Opinião | Reflexões sobre a água

Foto: divulgação

O dia 22 de março é marcado como o Dia Mundial da Água. A data é considerada um momento para reflexão a respeito de dois aspectos básicos: qualidade e quantidade. Para ampliar os debates, o Conselho Mundial da Água, ligado à ONU, criou em 1997 o Fórum Mundial das Águas, evento trienal que promove discussões sobre o papel dos parlamentos na gestão da água e para estabelecer compromissos políticos acerca dos recursos hídricos. A primeira edição foi em Marrakesh, e a última ocorreu em 2022, em Dakar. A próxima edição está prevista para Jacarta, em 2024. Em 2017 o palco foi Brasília e o Brasil foi escolhido por ter a maior quantidade das águas continentais do planeta e porque por aqui a gestão hídrica é falha e a participação social pífia. O coordenador e diretor do Programa Mundial de Avaliação dos Recursos Hídricos (WWAP, na sigla em inglês) da UNESCO, Stefan Uhlenbrook, diz que os debates precisam avançar no sentido de ações práticas dos países membros, especialmente no que diz respeito ao uso da água com finalidade agropecuária, a maior demandadora do recurso. Tão importante quanto o fórum oficial é o Fórum Alternativo Mundial da Água, que ocorre paralelamente e tem ampla participação popular. O slogan do Fórum Alternativo em Brasília foi  “Água é de todos, não à privatização”.

O Brasil é um país privilegiado em termos de águas interiores. Cerca de 12% das chamadas águas doces estão em nosso país. Vale lembrar que o território nacional corresponde a menos do que 6% das terras emersas mundiais, o chamado Epinociclo. Assim, o Brasil tem um índice de águas por área equivalente ao dobro do que é a média mundial. Temos mais águas interiores que a Europa inteira, por exemplo. Isso, obviamente, “acende” a sanha privatista. É muita água, ainda que mal distribuída no nosso território.  Mas a sensação de abundância nas regiões ocupadas pela maioria da população é senso comum. Aí, não economizamos e não evitamos a poluição por toda a parte. Temos muitas percepções equivocadas sobre a água, também. No imaginário popular, nos governos e nas empresas (e na “grande” mídia) água é apenas um recurso e não componente essencial dos ecossistemas, só está poluída se a poluição for visível e é considerada escassa apenas se as pessoas tiverem que economizar para não faltar. Esta última incorre num erro básico, pois apenas cerca de 8% da água total consumida ocorre nas residências. Isso significa que para cada metro cúbico que economizamos em casa, as atividades agropecuárias e industriais teriam que economizar mais de 12 metros cúbicos, para a economia realmente ser significativa. É claro que devemos economizar em casa, mas também devemos fazer escolhas certas, preferindo produtos que demandem menos água na sua produção (agrícola ou industrial) e que impliquem em economia real.

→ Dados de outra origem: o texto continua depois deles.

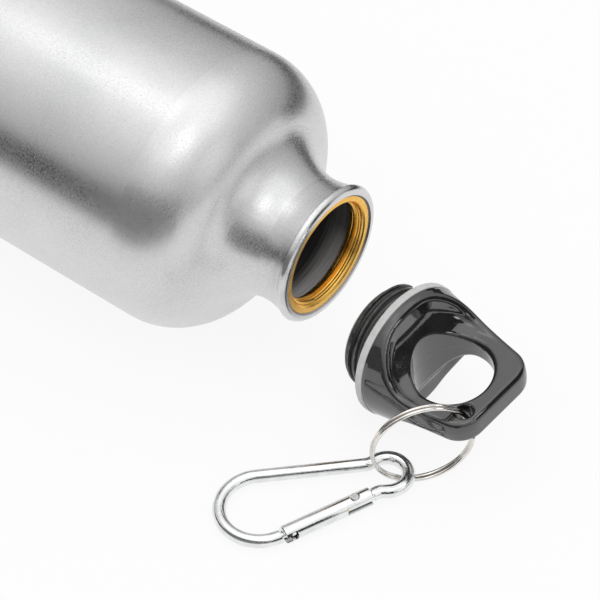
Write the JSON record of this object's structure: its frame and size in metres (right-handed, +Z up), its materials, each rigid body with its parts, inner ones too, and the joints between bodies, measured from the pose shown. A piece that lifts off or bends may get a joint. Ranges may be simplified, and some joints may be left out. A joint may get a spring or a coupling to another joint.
{
  "type": "drinking canteen with loop cap",
  "caption": "Aluminium drinking bottle lying on its side with its screw cap off; the cap's finger loop holds a split ring and a snap hook.",
  "frame": {"origin": "centre of the bottle's foot, on the plane of the ring that it stands on", "axes": "+X along the bottle to its mouth; +Z up as the bottle lies on the ground; +Y to the side away from the snap hook"},
  "size_m": [0.2256, 0.0874, 0.0661],
  "materials": {
    "bottle_aluminium": "satin",
    "insert_gold": "satin",
    "cap_black": "gloss",
    "plug_black": "matt",
    "seal_grey": "matt",
    "ring_steel": "polished",
    "hook_aluminium": "polished",
    "pin_steel": "polished",
    "spring_steel": "satin",
    "plunger_brass": "satin"
  },
  "bodies": {
    "bottle": {"bottle_shell": "bottle_aluminium", "neck_thread_insert": "insert_gold"},
    "seal": {"cap_seal": "seal_grey"},
    "cap": {"cap_body": "cap_black", "cap_screw_plug": "plug_black"},
    "ring": {"split_ring": "ring_steel"},
    "hook": {"carabiner_frame": "hook_aluminium", "gate_pin": "pin_steel"},
    "gate": {"carabiner_gate": "hook_aluminium", "gate_spring": "spring_steel"},
    "plunger": {"gate_plunger": "plunger_brass"}
  },
  "joints": [
    {"name": "cap_carry", "type": "hinge", "parent": "bottle", "child": "seal", "pos_m": [0.22884, -0.09177, 0.00869], "axis": [0.7524, 0.387, 0.5331], "range_deg": [0, 11.74]},
    {"name": "cap_turn", "type": "hinge", "parent": "seal", "child": "cap", "pos_m": [0.1993, 0.0012, -0.0171], "axis": [-0.9909, 0.1024, -0.0872], "range_deg": [0, 900]},
    {"name": "ring_swing", "type": "hinge", "parent": "cap", "child": "ring", "pos_m": [0.22049, -0.0078, -0.01619], "axis": [-0.1009, -0.1382, 0.9853], "range_deg": [-5, 90]},
    {"name": "carabiner_swing", "type": "hinge", "parent": "ring", "child": "hook", "pos_m": [0.21241, -0.01689, -0.03005], "axis": [-0.8251, 0.565, 0], "range_deg": [0, 60]},
    {"name": "gate_open", "type": "hinge", "parent": "hook", "child": "gate", "pos_m": [0.20898, -0.03093, -0.03052], "axis": [0.0196, 0.0286, -0.9994], "range_deg": [0, 28], "stiffness_Nm_per_rad": 0.01, "springref_deg": -28.65},
    {"name": "plunger_slide", "type": "slide", "parent": "gate", "child": "plunger", "axis": [-0.3936, -0.9186, -0.034], "range_m": [0, 0.0005]}
  ],
  "couplings": [
    {"joint": "plunger_slide", "follows": "gate_open", "m_per_rad": 0.0009}
  ]
}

A nossa percepção sobre a abundância da água prejudica a sua conservação. Temos a impressão que há água demais. Porém, apenas 3% das águas no planeta são “doces” e menos de 0,01% está em rios e lagos, para ser utilizado por nós. Em boa parte dos países a água já é um recurso escasso. Cerca de 1/3 da população mundial não tem acesso à água em quantidade e qualidade necessárias. Outro problema é a poluição hídrica por esgoto doméstico e industrial, principalmente, que pioram muito a qualidade da água, causando a morte dos seres aquáticos e dificultando o seu tratamento para a população.

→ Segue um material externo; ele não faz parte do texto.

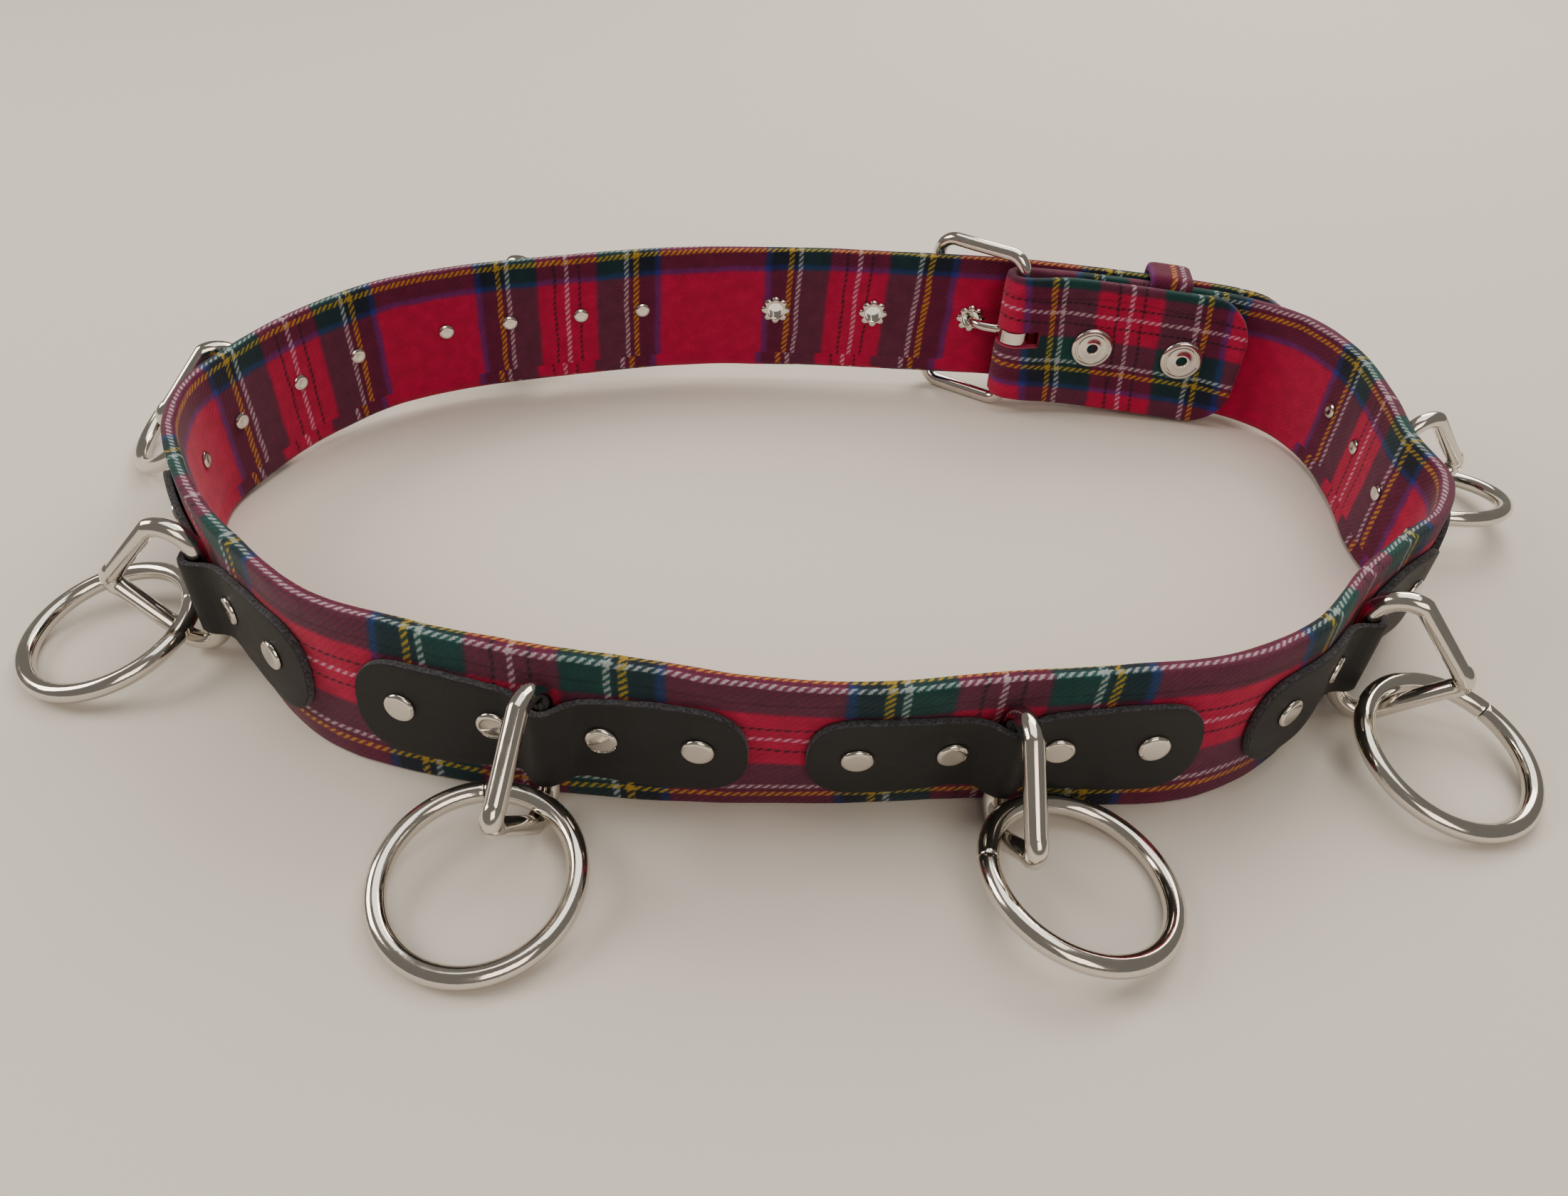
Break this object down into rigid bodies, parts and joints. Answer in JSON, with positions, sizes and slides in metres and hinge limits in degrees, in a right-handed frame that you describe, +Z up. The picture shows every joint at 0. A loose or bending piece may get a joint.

A verdade é que sem água não se vive, nem biológica, nem economicamente. A dependência dos mananciais, sujeitos a regimes de chuva que se alteram rapidamente, fragiliza a governabilidade sobre o fornecimento de água às populações. A exiguidade deste bem natural está fortemente relacionada à má gestão, à derrubada da vegetação, à impermeabilização dos solos e tem hoje a contribuição das mudanças climáticas, que alteram os fenômenos físicos da atmosfera, o ciclo hídrico natural. Precisamos de uma nova cultura social e governamental, que elimine esbanjamentos e que utilize a reservação de água das chuvas nas casas, escolas e empresas. A água precisa ser elevada à condição de importância que ela merece, muito além de um recurso, apenas. Nosso corpo sabe disso, e é formado em sua maior parte por água. Água é o que nós somos, em todos os sentidos.

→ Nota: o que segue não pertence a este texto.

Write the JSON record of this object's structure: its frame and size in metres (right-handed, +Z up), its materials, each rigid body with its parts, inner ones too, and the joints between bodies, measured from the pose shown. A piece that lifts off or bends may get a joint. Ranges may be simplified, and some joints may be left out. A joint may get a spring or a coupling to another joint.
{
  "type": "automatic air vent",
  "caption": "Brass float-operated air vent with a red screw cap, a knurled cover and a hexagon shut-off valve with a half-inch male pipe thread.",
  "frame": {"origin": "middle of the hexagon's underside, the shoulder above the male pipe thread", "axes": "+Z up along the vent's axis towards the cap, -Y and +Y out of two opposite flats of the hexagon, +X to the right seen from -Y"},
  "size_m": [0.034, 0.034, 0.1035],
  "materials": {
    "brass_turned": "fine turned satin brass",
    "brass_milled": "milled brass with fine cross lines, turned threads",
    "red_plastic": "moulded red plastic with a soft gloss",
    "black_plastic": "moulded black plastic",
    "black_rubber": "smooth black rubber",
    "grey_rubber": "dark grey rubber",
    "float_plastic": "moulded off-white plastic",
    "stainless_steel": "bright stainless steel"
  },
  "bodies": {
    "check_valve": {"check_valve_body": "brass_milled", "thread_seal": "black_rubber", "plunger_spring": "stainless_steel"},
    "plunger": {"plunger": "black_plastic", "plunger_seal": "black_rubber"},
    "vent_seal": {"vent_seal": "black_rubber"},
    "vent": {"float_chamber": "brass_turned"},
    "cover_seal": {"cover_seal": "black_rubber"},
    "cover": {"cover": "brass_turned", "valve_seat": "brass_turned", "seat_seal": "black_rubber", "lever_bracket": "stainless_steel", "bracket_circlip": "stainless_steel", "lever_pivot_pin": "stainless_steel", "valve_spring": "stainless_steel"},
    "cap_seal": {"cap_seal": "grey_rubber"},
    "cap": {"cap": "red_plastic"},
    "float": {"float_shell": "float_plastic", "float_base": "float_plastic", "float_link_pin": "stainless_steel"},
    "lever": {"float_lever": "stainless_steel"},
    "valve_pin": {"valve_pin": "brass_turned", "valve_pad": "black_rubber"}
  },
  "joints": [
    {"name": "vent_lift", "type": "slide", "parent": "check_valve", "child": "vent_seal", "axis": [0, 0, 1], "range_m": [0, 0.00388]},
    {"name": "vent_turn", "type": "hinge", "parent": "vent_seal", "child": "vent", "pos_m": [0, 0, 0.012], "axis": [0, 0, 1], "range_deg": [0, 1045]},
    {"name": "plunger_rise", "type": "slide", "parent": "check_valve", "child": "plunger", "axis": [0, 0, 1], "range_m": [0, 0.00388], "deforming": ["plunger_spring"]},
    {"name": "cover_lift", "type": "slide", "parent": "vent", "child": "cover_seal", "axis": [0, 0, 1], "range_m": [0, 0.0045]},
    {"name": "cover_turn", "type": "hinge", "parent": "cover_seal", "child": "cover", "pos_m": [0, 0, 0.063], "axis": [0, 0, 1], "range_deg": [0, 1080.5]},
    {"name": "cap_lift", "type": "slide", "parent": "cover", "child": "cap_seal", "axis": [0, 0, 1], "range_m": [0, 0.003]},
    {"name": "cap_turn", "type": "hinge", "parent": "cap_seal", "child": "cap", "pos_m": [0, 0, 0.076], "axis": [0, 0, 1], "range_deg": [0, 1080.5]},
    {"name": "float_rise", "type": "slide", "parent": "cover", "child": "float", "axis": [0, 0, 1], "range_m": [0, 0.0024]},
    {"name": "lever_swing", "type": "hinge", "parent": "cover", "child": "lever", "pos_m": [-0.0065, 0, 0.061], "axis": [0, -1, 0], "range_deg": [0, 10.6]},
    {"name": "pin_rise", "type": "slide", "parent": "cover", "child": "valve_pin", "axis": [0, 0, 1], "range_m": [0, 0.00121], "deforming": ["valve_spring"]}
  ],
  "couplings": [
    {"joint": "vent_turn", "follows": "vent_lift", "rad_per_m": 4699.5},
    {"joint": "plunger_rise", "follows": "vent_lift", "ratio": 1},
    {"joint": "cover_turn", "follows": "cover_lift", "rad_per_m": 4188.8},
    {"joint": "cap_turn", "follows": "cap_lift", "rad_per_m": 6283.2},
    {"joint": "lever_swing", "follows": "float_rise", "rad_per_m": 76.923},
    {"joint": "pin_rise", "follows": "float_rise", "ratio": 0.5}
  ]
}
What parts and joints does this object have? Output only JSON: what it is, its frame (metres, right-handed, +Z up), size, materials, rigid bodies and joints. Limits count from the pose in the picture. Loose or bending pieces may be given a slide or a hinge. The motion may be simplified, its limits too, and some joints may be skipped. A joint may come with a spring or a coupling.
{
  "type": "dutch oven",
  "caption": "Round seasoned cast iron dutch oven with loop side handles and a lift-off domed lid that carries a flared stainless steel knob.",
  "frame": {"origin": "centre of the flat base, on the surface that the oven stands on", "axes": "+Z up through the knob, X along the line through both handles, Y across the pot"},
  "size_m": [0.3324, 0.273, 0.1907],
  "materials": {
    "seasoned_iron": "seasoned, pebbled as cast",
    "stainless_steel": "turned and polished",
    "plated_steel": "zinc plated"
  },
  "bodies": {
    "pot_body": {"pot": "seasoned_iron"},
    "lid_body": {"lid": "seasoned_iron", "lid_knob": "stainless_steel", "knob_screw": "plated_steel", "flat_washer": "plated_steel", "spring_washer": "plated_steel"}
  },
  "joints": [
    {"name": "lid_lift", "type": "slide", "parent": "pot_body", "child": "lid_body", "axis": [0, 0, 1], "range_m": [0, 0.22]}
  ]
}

Porém, uma notícia boa entre tantos problemas é que há 25 anos o Brasil dava um passo importante na gestão da água. Pelo menos em termos jurídicos. No ano de 1997 era sancionada a Política Nacional de Recursos Hídricos, expressa pela Lei Federal Nº 9.433. Os principais avanços criados pela lei foram a definição de que a água é um bem de domínio público, é um recurso natural limitado, dotado de valor econômico e cuja  gestão deve  proporcionar o uso múltiplo das águas, priorizando a dessedentação de pessoas e animais. Baseada em várias normas produzidas em outros países, como na França, ela trouxe luz para uma terra de ninguém. A lei brasileira foi saudada por ambientalistas em todo o mundo. Curiosamente, embora trate a água como recurso, a lei traz no seu bojo a ideia de bem natural também, a par de qualquer uso econômico ou social, o que é extremamente importante, especialmente para os aspectos ecológicos. A Política Nacional de Recursos Hídricos trouxe avanços importantes na proteção e uso racional das águas, com a criação dos sistemas de gestão, especialmente os comitês de bacias hidrográficas, como o nosso, aqui do Itajaí, do qual também faço parte. Mas em tantos outros aspectos, como na educação das pessoas para o uso racional, ainda há muito que avançar e certamente não poderemos esperar outros 25 anos para que as mudanças realmente ocorram.

José Sommer, professor, biólogo e educador ambiental.